# TASK DIRECTIONS
Pull out every line with the word "code" from the entries below.

Object modeling scripts:
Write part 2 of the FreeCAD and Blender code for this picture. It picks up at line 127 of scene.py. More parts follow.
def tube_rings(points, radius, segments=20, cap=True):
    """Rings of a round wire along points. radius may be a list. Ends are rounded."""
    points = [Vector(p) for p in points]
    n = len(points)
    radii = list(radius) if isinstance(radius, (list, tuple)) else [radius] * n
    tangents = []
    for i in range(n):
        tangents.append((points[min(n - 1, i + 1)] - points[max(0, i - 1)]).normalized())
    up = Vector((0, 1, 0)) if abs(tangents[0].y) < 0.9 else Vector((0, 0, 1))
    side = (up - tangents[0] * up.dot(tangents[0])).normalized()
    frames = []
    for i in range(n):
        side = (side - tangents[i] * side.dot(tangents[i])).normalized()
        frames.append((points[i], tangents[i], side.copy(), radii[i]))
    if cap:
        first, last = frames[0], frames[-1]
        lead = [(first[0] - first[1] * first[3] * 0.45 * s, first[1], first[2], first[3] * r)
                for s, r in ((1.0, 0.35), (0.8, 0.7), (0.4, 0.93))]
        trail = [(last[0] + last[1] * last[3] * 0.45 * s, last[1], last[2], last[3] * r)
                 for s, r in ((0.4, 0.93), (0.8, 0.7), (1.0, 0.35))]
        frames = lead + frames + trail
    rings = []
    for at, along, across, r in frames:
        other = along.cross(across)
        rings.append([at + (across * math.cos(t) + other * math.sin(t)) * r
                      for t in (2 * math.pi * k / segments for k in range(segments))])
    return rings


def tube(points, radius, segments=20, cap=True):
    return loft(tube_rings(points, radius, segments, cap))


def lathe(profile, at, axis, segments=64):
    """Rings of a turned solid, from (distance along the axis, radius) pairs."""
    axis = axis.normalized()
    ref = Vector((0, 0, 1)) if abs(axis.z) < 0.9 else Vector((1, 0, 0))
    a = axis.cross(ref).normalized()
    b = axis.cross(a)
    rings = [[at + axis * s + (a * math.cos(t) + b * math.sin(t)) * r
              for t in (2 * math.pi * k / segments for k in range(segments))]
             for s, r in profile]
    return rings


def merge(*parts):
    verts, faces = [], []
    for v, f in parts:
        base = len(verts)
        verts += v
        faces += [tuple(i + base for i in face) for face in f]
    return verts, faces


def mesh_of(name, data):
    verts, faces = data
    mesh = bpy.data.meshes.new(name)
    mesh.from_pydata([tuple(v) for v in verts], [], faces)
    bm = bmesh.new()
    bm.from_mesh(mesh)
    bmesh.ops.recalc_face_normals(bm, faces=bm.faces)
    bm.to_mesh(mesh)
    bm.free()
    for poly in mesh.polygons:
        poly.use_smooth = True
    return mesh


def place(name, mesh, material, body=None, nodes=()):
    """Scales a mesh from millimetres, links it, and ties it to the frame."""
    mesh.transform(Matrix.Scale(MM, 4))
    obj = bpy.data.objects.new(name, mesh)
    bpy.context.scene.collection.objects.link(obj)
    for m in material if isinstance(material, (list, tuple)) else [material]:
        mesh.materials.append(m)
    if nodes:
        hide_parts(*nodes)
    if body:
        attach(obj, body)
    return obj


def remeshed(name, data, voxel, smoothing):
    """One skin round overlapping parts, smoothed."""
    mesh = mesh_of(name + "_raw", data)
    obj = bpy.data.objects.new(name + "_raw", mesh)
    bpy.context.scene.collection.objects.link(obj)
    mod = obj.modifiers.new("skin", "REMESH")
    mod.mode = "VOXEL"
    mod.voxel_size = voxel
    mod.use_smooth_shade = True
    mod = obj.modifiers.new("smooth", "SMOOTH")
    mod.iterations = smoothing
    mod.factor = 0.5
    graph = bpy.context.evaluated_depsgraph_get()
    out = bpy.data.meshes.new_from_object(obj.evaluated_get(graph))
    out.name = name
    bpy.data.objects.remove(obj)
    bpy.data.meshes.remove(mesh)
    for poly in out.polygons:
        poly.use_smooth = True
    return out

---

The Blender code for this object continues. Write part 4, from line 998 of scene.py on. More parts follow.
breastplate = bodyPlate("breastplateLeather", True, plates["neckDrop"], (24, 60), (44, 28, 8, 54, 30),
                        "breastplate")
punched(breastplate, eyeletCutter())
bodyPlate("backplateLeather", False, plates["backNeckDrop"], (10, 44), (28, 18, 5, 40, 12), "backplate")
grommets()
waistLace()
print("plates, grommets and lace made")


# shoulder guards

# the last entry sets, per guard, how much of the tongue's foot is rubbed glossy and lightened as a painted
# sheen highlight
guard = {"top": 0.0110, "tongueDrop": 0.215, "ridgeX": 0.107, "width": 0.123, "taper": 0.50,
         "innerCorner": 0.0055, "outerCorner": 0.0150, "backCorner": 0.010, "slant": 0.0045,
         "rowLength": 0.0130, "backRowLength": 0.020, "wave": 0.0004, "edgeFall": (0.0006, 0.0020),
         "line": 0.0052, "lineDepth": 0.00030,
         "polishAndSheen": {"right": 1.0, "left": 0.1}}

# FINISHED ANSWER
Write part 2 of the FreeCAD and Blender code for this picture. It picks up at line 127 of scene.py. More parts follow.
The Blender code for this object continues. Write part 4, from line 998 of scene.py on. More parts follow.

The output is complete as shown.